= Instructions to follow =
Copy out, exactly and without additions, the lines from the one that contains "before = set(bpy.data.objects)" to the one that contains "0.16, 5000, 0.05)", both ends included.
:: The records
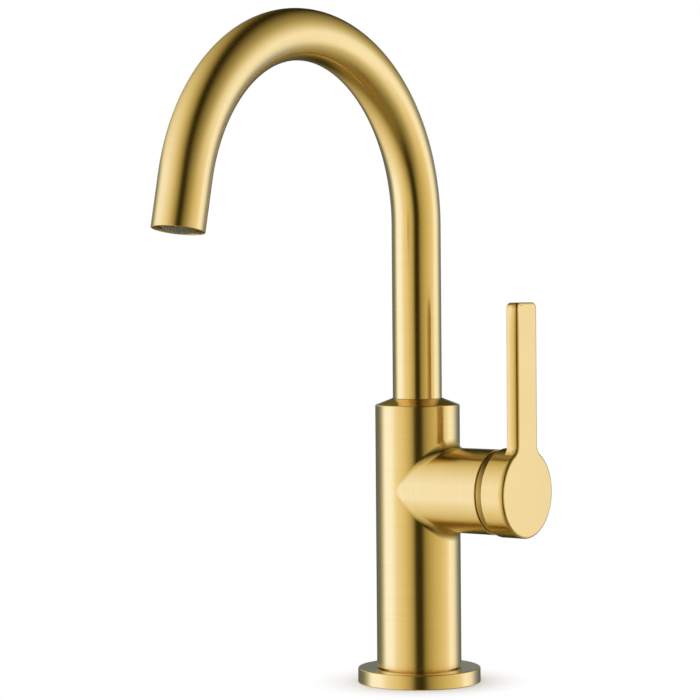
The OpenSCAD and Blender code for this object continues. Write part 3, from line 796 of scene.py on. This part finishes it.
def add_camera():
    """The photograph's view: a little turned, tipped and shifted off the tap's axis."""
    cam = bpy.data.cameras.new("camera")
    cam.lens = VIEW_LENS
    cam.sensor_width = SENSOR
    cam.sensor_fit = "HORIZONTAL"
    cam.clip_start = 0.01
    cam.clip_end = 100
    obj = bpy.data.objects.new("camera", cam)
    bpy.context.scene.collection.objects.link(obj)
    up = Vector((0, 0, 1))
    forward = -TOWARDS_CAMERA
    ahead = forward * math.cos(VIEW_PITCH) - up * math.sin(VIEW_PITCH)
    lift = up * math.cos(VIEW_PITCH) + forward * math.sin(VIEW_PITCH)
    right = CAMERA_RIGHT * math.cos(VIEW_ROLL) + lift * math.sin(VIEW_ROLL)
    top = lift * math.cos(VIEW_ROLL) - CAMERA_RIGHT * math.sin(VIEW_ROLL)
    place = TOWARDS_CAMERA * VIEW_DISTANCE + CAMERA_RIGHT * VIEW_SIDE + up * VIEW_HEIGHT
    turn = Matrix((right, top, -ahead)).transposed().to_4x4()
    obj.matrix_world = Matrix.Translation(place) @ turn
    bpy.context.scene.camera = obj


def seen_directly(tree):
    """1 for rays that come from the camera, a reflection or a see-through surface."""
    path = tree.nodes.new("ShaderNodeLightPath")
    total = path.outputs["Is Camera Ray"]
    for name in ("Is Glossy Ray", "Is Transmission Ray"):
        total = link_math(tree, "MAXIMUM", total, path.outputs[name])
    return total


def add_world():
    """White wherever it is seen or mirrored, and plain white light on the part."""
    world = bpy.data.worlds.new("studio")
    bpy.context.scene.world = world
    world.use_nodes = True
    tree = world.node_tree
    tree.nodes.clear()
    out = tree.nodes.new("ShaderNodeOutputWorld")
    white = tree.nodes.new("ShaderNodeBackground")
    white.inputs["Color"].default_value = (1, 1, 1, 1)
    soft = tree.nodes.new("ShaderNodeBackground")
    soft.inputs["Color"].default_value = (1, 1, 1, 1)
    soft.inputs["Strength"].default_value = 1.0
    mix = tree.nodes.new("ShaderNodeMixShader")
    tree.links.new(seen_directly(tree), mix.inputs[0])
    tree.links.new(soft.outputs[0], mix.inputs[1])
    tree.links.new(white.outputs[0], mix.inputs[2])
    tree.links.new(mix.outputs[0], out.inputs["Surface"])


# Around the tap the floor turns from its shaded colour to plain white between these distances
FLOOR_FADE = (0.03, 0.058)


def add_floor():
    """White floor that keeps the tap's shadow and turns into the background away from it."""
    bm = bmesh.new()
    bmesh.ops.create_circle(bm, cap_ends=True, segments=64, radius=4.0)
    mesh = bpy.data.meshes.new("floor")
    bm.to_mesh(mesh)
    bm.free()
    mat, tree, shader = node_material("floor")
    shader.inputs["Base Color"].default_value = (0.995, 0.995, 0.99, 1)
    shader.inputs["Roughness"].default_value = 1.0
    shader.inputs["Specular IOR Level"].default_value = 0.0
    glow = tree.nodes.new("ShaderNodeEmission")
    coords = tree.nodes.new("ShaderNodeTexCoord")
    distance = tree.nodes.new("ShaderNodeVectorMath")
    distance.operation = "LENGTH"
    tree.links.new(coords.outputs["Object"], distance.inputs[0])
    fade = link_range(tree, distance.outputs["Value"], 0, 1, *FLOOR_FADE, smooth=True)
    mix = tree.nodes.new("ShaderNodeMixShader")
    tree.links.new(link_math(tree, "MULTIPLY", fade, seen_directly(tree)), mix.inputs[0])
    tree.links.new(shader.outputs[0], mix.inputs[1])
    tree.links.new(glow.outputs[0], mix.inputs[2])
    tree.links.new(mix.outputs[0], tree.nodes["Material Output"].inputs["Surface"])
    obj = stand("floor", mesh, mat)
    obj.visible_glossy = False


# The light that the metal mirrors at eye level, by the angle around the tap from the camera's
# direction: negative to the left, 180 behind the tap. Flags are dark, walls gold, panels white.
FLAG = (0.03, 0.025, 0.006)
DIM_WALL = (0.20, 0.22, 0.20)
DARK_WALL = (0.09, 0.09, 0.06)
GREY_WALL = (0.15, 0.17, 0.18)
DEEP_GOLD = (0.48, 0.42, 0.20)
WALL_GOLD = (0.70, 0.62, 0.34)
PALE_GOLD = (0.88, 0.80, 0.54)
CREAM = (0.98, 0.95, 0.84)
WHITE_PANEL = (1.18, 1.33, 1.80)
RIGHT_PANEL = (1.18, 1.30, 1.62)
WARM_PANEL = (1.13, 1.17, 1.26)
LEVEL_STOPS = [
    (-180, DARK_WALL), (-148, GREY_WALL), (-130, DIM_WALL), (-117, (0.50, 0.55, 0.55)),
    (-103, WHITE_PANEL), (-80, WHITE_PANEL), (-62, CREAM), (-42, PALE_GOLD), (-28, WALL_GOLD),
    (-17, DEEP_GOLD), (-8, FLAG), (8, FLAG), (18, (0.36, 0.31, 0.13)), (30, (0.55, 0.47, 0.21)),
    (45, WALL_GOLD), (70, PALE_GOLD), (84, CREAM), (95, RIGHT_PANEL), (104, WARM_PANEL),
    (112, (1.08, 1.12, 1.20)), (121, (0.62, 0.71, 0.87)), (134, (0.28, 0.33, 0.42)),
    (150, GREY_WALL), (180, DARK_WALL),
]
# Behind the tap, a paler wall stands above the horizon
BACK_WALL = (0.26, 0.32, 0.34)
BACK_LEAN = (-0.7, -0.9)
BACK_RISE = (-0.06, 0.1)
# Well above or below that, the panels run over the tap as arches: the light follows how far
# the direction leans to the camera's left (negative) or right
ARCH_STOPS = [
    (-1.0, (1.15, 1.27, 1.65)), (-0.86, (1.02, 1.05, 1.10)), (-0.66, (0.86, 0.81, 0.62)),
    (-0.44, (0.58, 0.52, 0.30)), (-0.27, (0.36, 0.31, 0.15)), (-0.13, (0.12, 0.10, 0.03)),
    (-0.02, FLAG), (0.12, FLAG), (0.24, (0.10, 0.08, 0.03)), (0.42, (0.24, 0.21, 0.10)),
    (0.64, (0.42, 0.38, 0.21)), (0.80, (0.66, 0.62, 0.44)), (0.91, (0.92, 0.92, 0.88)),
    (1.0, (1.15, 1.28, 1.65)),
]
# Straight below, nothing is darker than this
UNDER = (0.24, 0.19, 0.06)
UNDER_RISE = (-0.6, -0.85)
# Rises at which the arches take over from the level light, above and below
ARCH_ABOVE = (0.12, 0.32)
ARCH_BELOW = (-0.2, -0.5)


def link_ramp(tree, value, stops):
    """Looks a value up among stops. The ramp holds halves, because it can't hold more than 1."""
    low, high = stops[0][0], stops[-1][0]
    ramp = tree.nodes.new("ShaderNodeValToRGB")
    elements = ramp.color_ramp.elements
    elements.remove(elements[-1])
    elements[0].color = (*(c / 2 for c in stops[0][1]), 1)
    for place, colour in stops[1:]:
        element = elements.new((place - low) / (high - low))
        element.color = (*(c / 2 for c in colour), 1)
    tree.links.new(link_range(tree, value, 0, 1, low, high), ramp.inputs["Fac"])
    return ramp.outputs["Color"]


def link_dot(tree, vector, axis):
    node = tree.nodes.new("ShaderNodeVectorMath")
    node.operation = "DOT_PRODUCT"
    node.inputs[1].default_value = axis
    tree.links.new(vector, node.inputs[0])
    return node.outputs["Value"]


def add_reflected_room():
    """A wide shell with soft side panels and dark flags, which only reflections see."""
    bm = bmesh.new()
    bmesh.ops.create_uvsphere(bm, u_segments=64, v_segments=32, radius=6.0)
    mesh = bpy.data.meshes.new("room")
    bm.to_mesh(mesh)
    bm.free()
    mat = bpy.data.materials.new("room")
    mat.use_nodes = True
    mat.cycles.emission_sampling = "NONE"
    tree = mat.node_tree
    tree.nodes.clear()
    coords = tree.nodes.new("ShaderNodeTexCoord")
    way = tree.nodes.new("ShaderNodeVectorMath")
    way.operation = "NORMALIZE"
    tree.links.new(coords.outputs["Object"], way.inputs[0])
    across = link_dot(tree, way.outputs[0], CAMERA_RIGHT)
    towards = link_dot(tree, way.outputs[0], TOWARDS_CAMERA)
    rise = link_dot(tree, way.outputs[0], (0, 0, 1))
    angle = link_math(tree, "MULTIPLY", link_math(tree, "ARCTAN2", across, towards), 180 / math.pi)
    arch = link_ramp(tree, across, ARCH_STOPS)
    below = link_mix(tree, 1.0, arch, tuple(c / 2 for c in UNDER), "LIGHTEN")
    glow = tree.nodes.new("ShaderNodeEmission")
    glow.inputs["Strength"].default_value = 2.0
    back = link_math(tree, "MULTIPLY", link_range(tree, towards, 0, 1, *BACK_LEAN, smooth=True),
                     link_range(tree, rise, 0, 1, *BACK_RISE, smooth=True))
    level = link_ramp(tree, angle, LEVEL_STOPS)
    colour = link_mix(tree, back, level, tuple(c / 2 for c in BACK_WALL))
    for rises, light in ((ARCH_ABOVE, arch), (ARCH_BELOW, arch), (UNDER_RISE, below)):
        colour = link_mix(tree, link_range(tree, rise, 0, 1, *rises, smooth=True), colour, light)
    tree.links.new(colour, glow.inputs["Color"])
    out = tree.nodes.new("ShaderNodeOutputMaterial")
    tree.links.new(glow.outputs[0], out.inputs["Surface"])
    obj = stand("room", mesh, mat)
    obj.location = (0, 0, 0.15)
    obj.visible_camera = False
    obj.visible_diffuse = False
    obj.visible_shadow = False


# ---- Putting it together ----

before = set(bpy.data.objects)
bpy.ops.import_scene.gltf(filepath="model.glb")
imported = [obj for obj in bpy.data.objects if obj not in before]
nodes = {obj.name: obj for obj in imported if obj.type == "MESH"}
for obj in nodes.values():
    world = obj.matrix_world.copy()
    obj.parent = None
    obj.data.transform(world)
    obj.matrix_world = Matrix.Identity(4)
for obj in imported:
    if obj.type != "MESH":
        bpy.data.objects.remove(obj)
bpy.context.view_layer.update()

gold = brushed_gold("brushed_gold")
gold_satin = brushed_gold("satin_gold", rough=0.3, streak=0.6)
# The aerator ring's gold is darkened as painted shade, standing in for the shade inside the tube's
# mouth
gold_painted_shade = brushed_gold("ring_gold_painted_shade", rough=0.3, streak=0.6,
                         colours=((0.52, 0.36, 0.14), (0.46, 0.31, 0.12)))
gold_warm = brushed_gold("lever_gold", colours=((0.86, 0.635, 0.275), (0.83, 0.60, 0.25)))
brass = turned_metal("machined_brass", (0.80, 0.62, 0.33), (0.70, 0.52, 0.25), 0.32, (60, 60, 5000))
plug_gold = turned_metal("plug_gold", GOLD, GOLD_WORN, 0.30, (900, 900, 900))
steel = turned_metal("plain_steel", (0.66, 0.66, 0.65), (0.55, 0.55, 0.55), 0.30, (900, 900, 900))
screen_steel = turned_metal("screen_steel", (0.33, 0.34, 0.28), (0.25, 0.26, 0.21), 0.35,
                            (2000, 2000, 2000))
rubber = moulded("rubber", (0.030, 0.030, 0.031), (0.018, 0.018, 0.019), 0.62, 2500)
white_plastic = moulded("white_plastic", (0.82, 0.82, 0.79), (0.76, 0.76, 0.72), 0.38, 3000)
dark_plastic = moulded("dark_plastic", (0.035, 0.034, 0.036), (0.022, 0.022, 0.023), 0.42, 3000)
blue_plastic = moulded("blue_plastic", (0.06, 0.14, 0.32), (0.045, 0.11, 0.26), 0.36, 3000)
ceramic = moulded("ceramic", (0.74, 0.72, 0.66), (0.68, 0.66, 0.60), 0.16, 5000, 0.05)

PIECES = [
    (body_piece, gold, "body", "body", "brushed_gold"),
    (spout_piece, gold, "spout", "spout_tube", "brushed_gold"),
    (flange_piece, gold, "body", "base_flange", "brushed_gold"),
    (lever_piece, gold_warm, "lever", "handle", "brushed_gold"),
    (bonnet_piece, gold_satin, "body", "bonnet_ring", "shaded_gold"),
    # The aerator ring takes the darkened gold: painted shade inside the tube's mouth
    (tip_ring_piece, gold_painted_shade, "spout", "aerator_housing", "shaded_gold"),
    (screen_piece, screen_steel, "spout", "aerator_screen", "screen_steel"),
]
for build, material, body, node, slot in PIECES:
    piece = build(material)
    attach(piece, body)
    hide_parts(node)

PLAIN_FINISH = {
    brass: ["mounting_shank", "mounting_nut", "spout_foot", "outlet_bush", "cartridge_nut", "stem"],
    steel: ["steel_washer", "jack_screws", "spout_retaining_screw", "pivot_pin", "handle_set_screw"],
    rubber: ["base_gasket", "rubber_washer", "spout_o_rings", "bonnet_seal", "aerator_seal",
             "cartridge_seals"],
    white_plastic: ["thrust_washer", "aerator_core", "cartridge_base", "cartridge_rotor"],
    dark_plastic: ["glide_ring", "disc_carrier"],
    blue_plastic: ["cartridge_housing"],
    ceramic: ["fixed_disc", "moving_disc"],
    plug_gold: ["set_screw_plug"],
}
for material, names in PLAIN_FINISH.items():
    for name in names:
        nodes[name].material_slots[0].material = material

add_camera()
add_world()
add_floor()
add_reflected_room()

view = bpy.context.scene.view_settings
view.view_transform = "Standard"
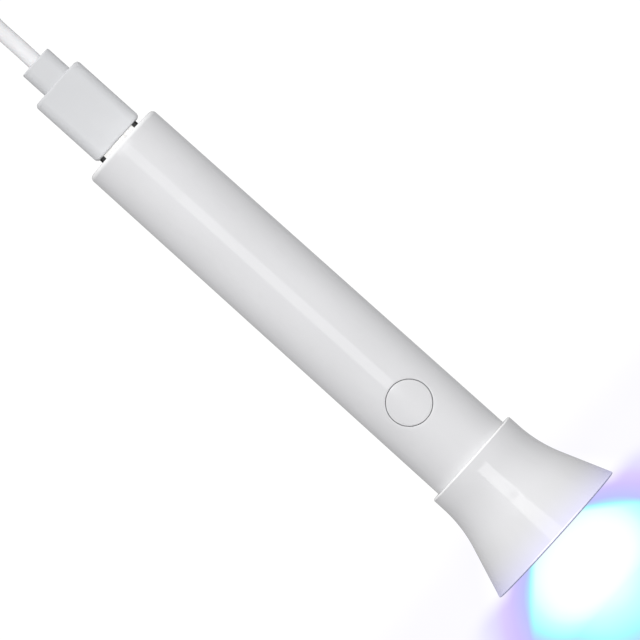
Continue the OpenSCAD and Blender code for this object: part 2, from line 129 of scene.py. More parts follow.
class Shader:
    """A Principled material under construction. Positions in it are in mm in the piece's own frame."""

    def __init__(self, name, **inputs):
        self.material = bpy.data.materials.new(name)
        self.material.use_nodes = True
        self.tree = self.material.node_tree
        self.base = self.tree.nodes["Principled BSDF"]
        self.fill(self.base, inputs)
        self.place = self.scaled(self.add("ShaderNodeTexCoord").outputs["Object"], (1 / MM,) * 3)

    def fill(self, node, inputs):
        for key, value in inputs.items():
            socket = node.inputs[key if isinstance(key, int) else key.replace("_", " ")]
            if isinstance(value, bpy.types.NodeSocket):
                self.tree.links.new(value, socket)
            else:
                socket.default_value = value

    def add(self, kind, settings=(), **inputs):
        node = self.tree.nodes.new(kind)
        for key, value in dict(settings).items():
            setattr(node, key, value)
        self.fill(node, inputs)
        return node

    def scaled(self, vector, scale):
        node = self.add("ShaderNodeVectorMath", {"operation": "MULTIPLY"})
        self.fill(node, {0: vector, 1: scale})
        return node.outputs[0]

    def math(self, operation, a, b=0.0, c=0.0):
        node = self.add("ShaderNodeMath", {"operation": operation})
        self.fill(node, {0: a, 1: b, 2: c})
        return node.outputs[0]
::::
= Solution to this problem =
before = set(bpy.data.objects)
bpy.ops.import_scene.gltf(filepath="model.glb")
imported = [obj for obj in bpy.data.objects if obj not in before]
nodes = {obj.name: obj for obj in imported if obj.type == "MESH"}
for obj in nodes.values():
    world = obj.matrix_world.copy()
    obj.parent = None
    obj.data.transform(world)
    obj.matrix_world = Matrix.Identity(4)
for obj in imported:
    if obj.type != "MESH":
        bpy.data.objects.remove(obj)
bpy.context.view_layer.update()

gold = brushed_gold("brushed_gold")
gold_satin = brushed_gold("satin_gold", rough=0.3, streak=0.6)
# The aerator ring's gold is darkened as painted shade, standing in for the shade inside the tube's
# mouth
gold_painted_shade = brushed_gold("ring_gold_painted_shade", rough=0.3, streak=0.6,
                         colours=((0.52, 0.36, 0.14), (0.46, 0.31, 0.12)))
gold_warm = brushed_gold("lever_gold", colours=((0.86, 0.635, 0.275), (0.83, 0.60, 0.25)))
brass = turned_metal("machined_brass", (0.80, 0.62, 0.33), (0.70, 0.52, 0.25), 0.32, (60, 60, 5000))
plug_gold = turned_metal("plug_gold", GOLD, GOLD_WORN, 0.30, (900, 900, 900))
steel = turned_metal("plain_steel", (0.66, 0.66, 0.65), (0.55, 0.55, 0.55), 0.30, (900, 900, 900))
screen_steel = turned_metal("screen_steel", (0.33, 0.34, 0.28), (0.25, 0.26, 0.21), 0.35,
                            (2000, 2000, 2000))
rubber = moulded("rubber", (0.030, 0.030, 0.031), (0.018, 0.018, 0.019), 0.62, 2500)
white_plastic = moulded("white_plastic", (0.82, 0.82, 0.79), (0.76, 0.76, 0.72), 0.38, 3000)
dark_plastic = moulded("dark_plastic", (0.035, 0.034, 0.036), (0.022, 0.022, 0.023), 0.42, 3000)
blue_plastic = moulded("blue_plastic", (0.06, 0.14, 0.32), (0.045, 0.11, 0.26), 0.36, 3000)
ceramic = moulded("ceramic", (0.74, 0.72, 0.66), (0.68, 0.66, 0.60), 0.16, 5000, 0.05)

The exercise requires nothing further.